WHAT YOU NEED TO DO - Give the data a second time, exactly and in full.

GIVEN MATERIAL -
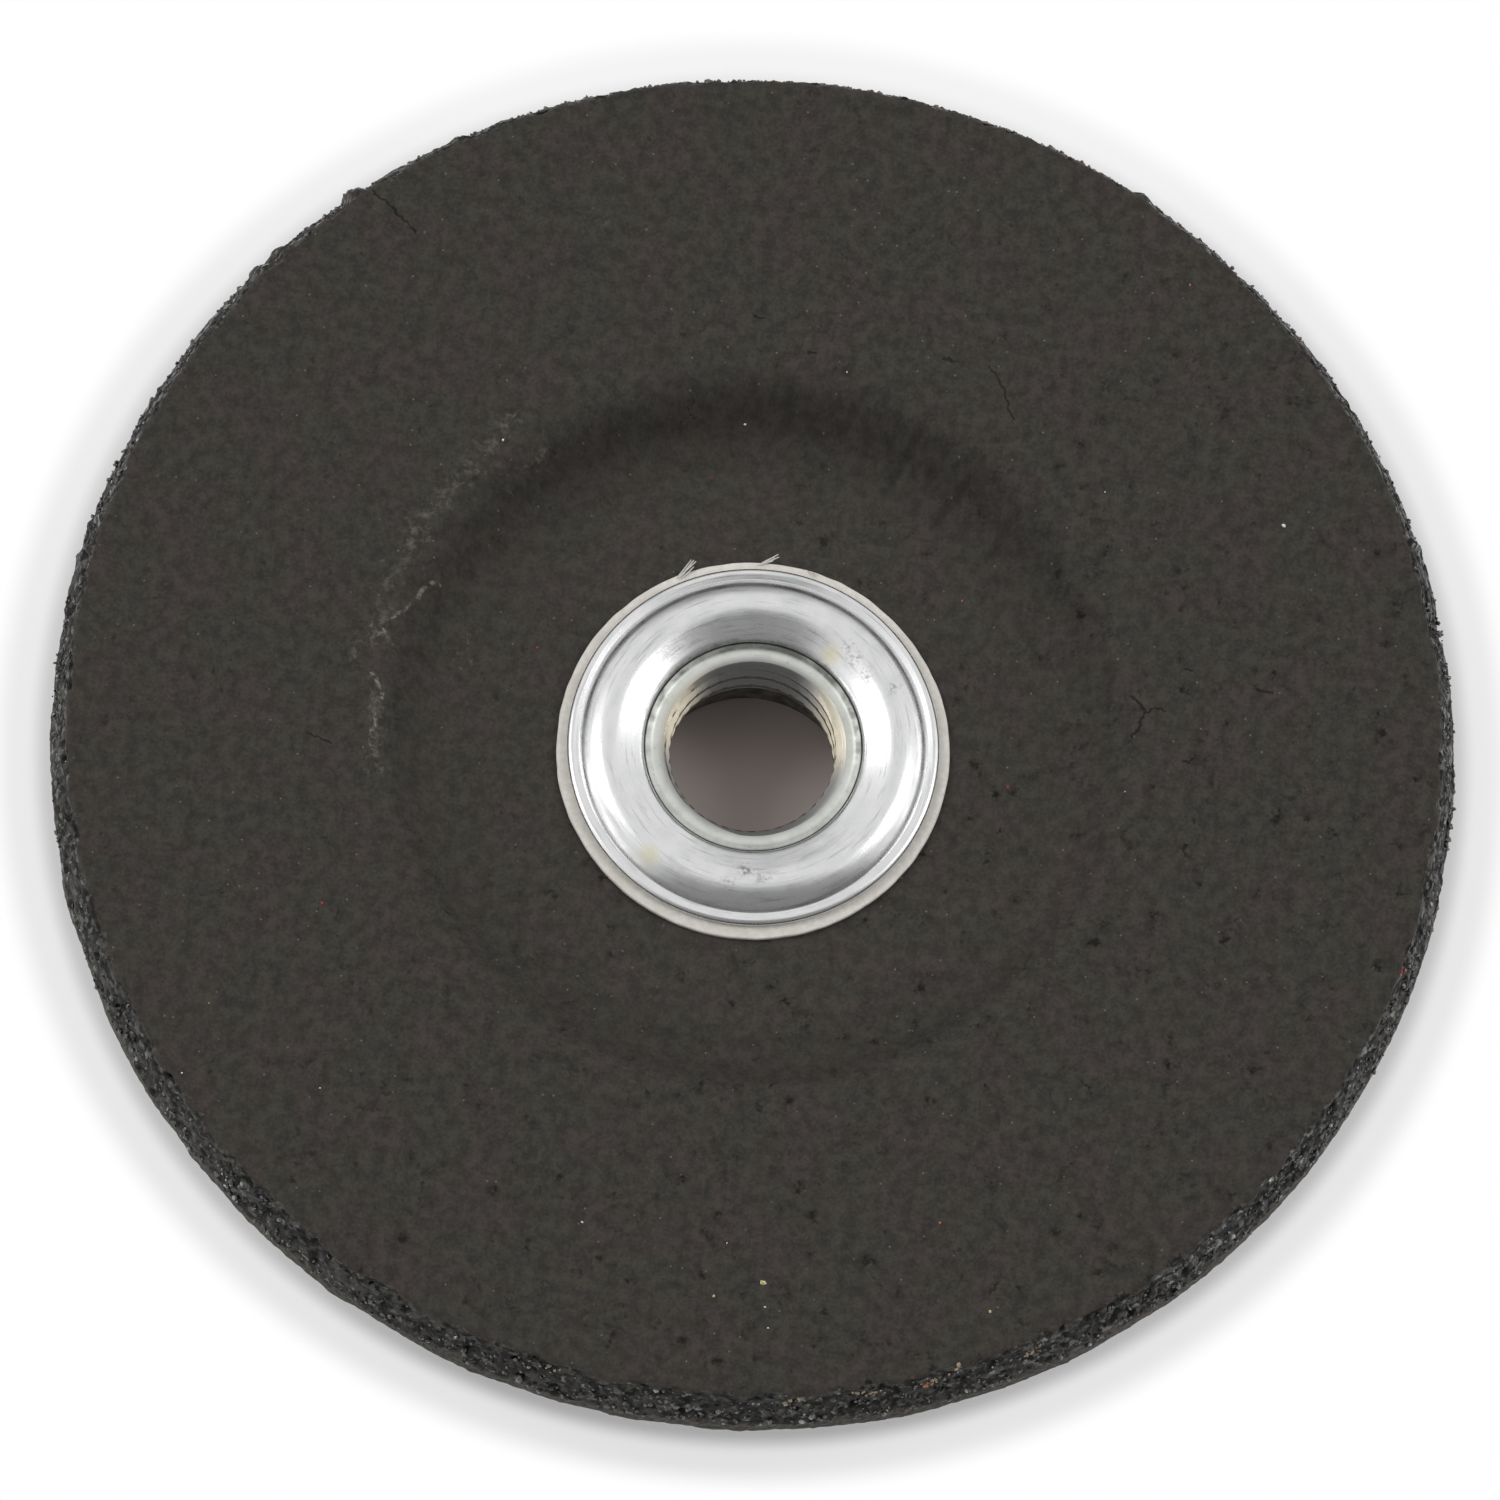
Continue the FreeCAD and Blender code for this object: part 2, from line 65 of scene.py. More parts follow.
# The wheel: its hollow with a slope in degrees between two arcs, the upright band at the
# rim's foot, how high the moulded skin reaches, and the direction of the roughest side.
DISH = WHEEL_FACE - WHEEL_FLOOR
BORE_RADIUS = 11.115
DISH_FLOOR_RADIUS = 24.9
DISH_BLEND = 3.4
DISH_SLOPE = 50
BAND_LOW = WHEEL_BACK + DISH
BAND_TOP = BAND_LOW + 2.1
SKIN_TOP = BAND_LOW + 2.2
ROUGHEST = math.radians(125)
FACE_EDGE_RADIUS = WHEEL_RADIUS - 1.75
FACE_ROUNDING = 0.6
BACK_ROUNDING = 0.4
DENTED_RADIUS = 38.5

# The hub: its 5/8-11 thread and wider relief bore, its barrel and neck with a staked rim,
# and its hexagon. The flange's sheet lies on the shoulder between barrel and neck.
THREAD_MINOR = 6.75
THREAD_MAJOR = 7.94
THREAD_PITCH = 25.4 / 11
THREAD_CHAMFER = 0.55
THREAD_DEPTH = 6.3
RELIEF_RADIUS = 8.6
RELIEF_CHAMFER = 0.5
BARREL_RADIUS = 11.0
NECK_RADIUS = 8.8
STAKED_RIM_WIDTH = 0.65
HEX_FLAT_RADIUS = 11.1
HEX_HEIGHT = 5.5
HEX_CHAMFER_SHARE = 0.97
SHEET = 0.8
SHOULDER = HUB_FACE - SHEET

# The camera: a long lens far above the near side, rolled a little.
FRAME_PIXELS = 1500
PIXELS_PER_MM = 12.3015
CAMERA_DISTANCE = 3000.0
CAMERA_ELEVATION = math.radians(72.816)
CAMERA_ROLL = math.radians(7.186)
CAMERA_TARGET = Vector((0, 0, 14.0))
TARGET_PIXEL = (752.78, 750.25)

BACK_AXIS = Vector((0, -math.cos(CAMERA_ELEVATION), math.sin(CAMERA_ELEVATION)))
LEVEL_AXIS = Vector((1, 0, 0))
STEEP_AXIS = Vector((0, math.sin(CAMERA_ELEVATION), math.cos(CAMERA_ELEVATION)))
RIGHT_AXIS = LEVEL_AXIS * math.cos(CAMERA_ROLL) + STEEP_AXIS * math.sin(CAMERA_ROLL)
UP_AXIS = STEEP_AXIS * math.cos(CAMERA_ROLL) - LEVEL_AXIS * math.sin(CAMERA_ROLL)
CAMERA_PLACE = CAMERA_TARGET + BACK_AXIS * CAMERA_DISTANCE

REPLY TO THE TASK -
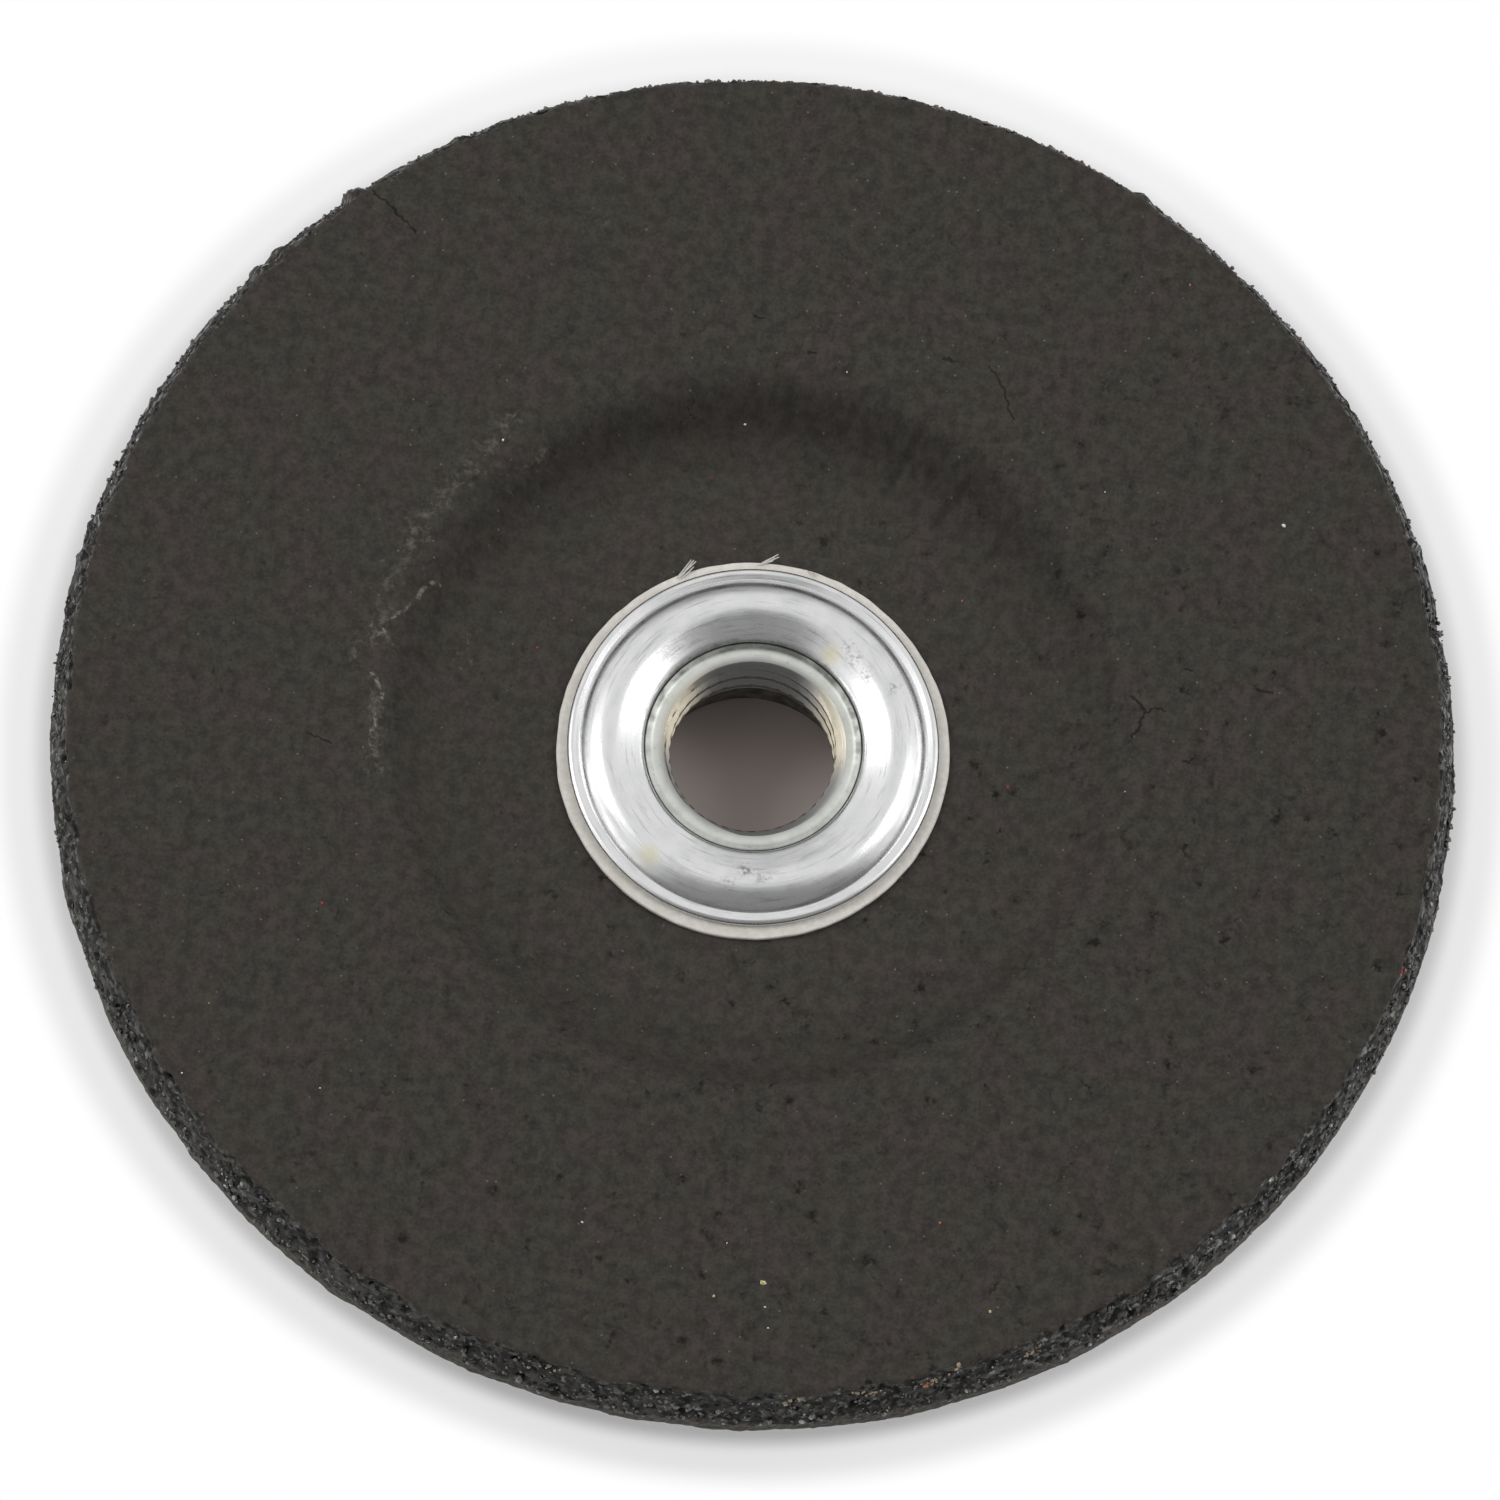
Continue the FreeCAD and Blender code for this object: part 2, from line 65 of scene.py. More parts follow.
# The wheel: its hollow with a slope in degrees between two arcs, the upright band at the
# rim's foot, how high the moulded skin reaches, and the direction of the roughest side.
DISH = WHEEL_FACE - WHEEL_FLOOR
BORE_RADIUS = 11.115
DISH_FLOOR_RADIUS = 24.9
DISH_BLEND = 3.4
DISH_SLOPE = 50
BAND_LOW = WHEEL_BACK + DISH
BAND_TOP = BAND_LOW + 2.1
SKIN_TOP = BAND_LOW + 2.2
ROUGHEST = math.radians(125)
FACE_EDGE_RADIUS = WHEEL_RADIUS - 1.75
FACE_ROUNDING = 0.6
BACK_ROUNDING = 0.4
DENTED_RADIUS = 38.5

# The hub: its 5/8-11 thread and wider relief bore, its barrel and neck with a staked rim,
# and its hexagon. The flange's sheet lies on the shoulder between barrel and neck.
THREAD_MINOR = 6.75
THREAD_MAJOR = 7.94
THREAD_PITCH = 25.4 / 11
THREAD_CHAMFER = 0.55
THREAD_DEPTH = 6.3
RELIEF_RADIUS = 8.6
RELIEF_CHAMFER = 0.5
BARREL_RADIUS = 11.0
NECK_RADIUS = 8.8
STAKED_RIM_WIDTH = 0.65
HEX_FLAT_RADIUS = 11.1
HEX_HEIGHT = 5.5
HEX_CHAMFER_SHARE = 0.97
SHEET = 0.8
SHOULDER = HUB_FACE - SHEET

# The camera: a long lens far above the near side, rolled a little.
FRAME_PIXELS = 1500
PIXELS_PER_MM = 12.3015
CAMERA_DISTANCE = 3000.0
CAMERA_ELEVATION = math.radians(72.816)
CAMERA_ROLL = math.radians(7.186)
CAMERA_TARGET = Vector((0, 0, 14.0))
TARGET_PIXEL = (752.78, 750.25)

BACK_AXIS = Vector((0, -math.cos(CAMERA_ELEVATION), math.sin(CAMERA_ELEVATION)))
LEVEL_AXIS = Vector((1, 0, 0))
STEEP_AXIS = Vector((0, math.sin(CAMERA_ELEVATION), math.cos(CAMERA_ELEVATION)))
RIGHT_AXIS = LEVEL_AXIS * math.cos(CAMERA_ROLL) + STEEP_AXIS * math.sin(CAMERA_ROLL)
UP_AXIS = STEEP_AXIS * math.cos(CAMERA_ROLL) - LEVEL_AXIS * math.sin(CAMERA_ROLL)
CAMERA_PLACE = CAMERA_TARGET + BACK_AXIS * CAMERA_DISTANCE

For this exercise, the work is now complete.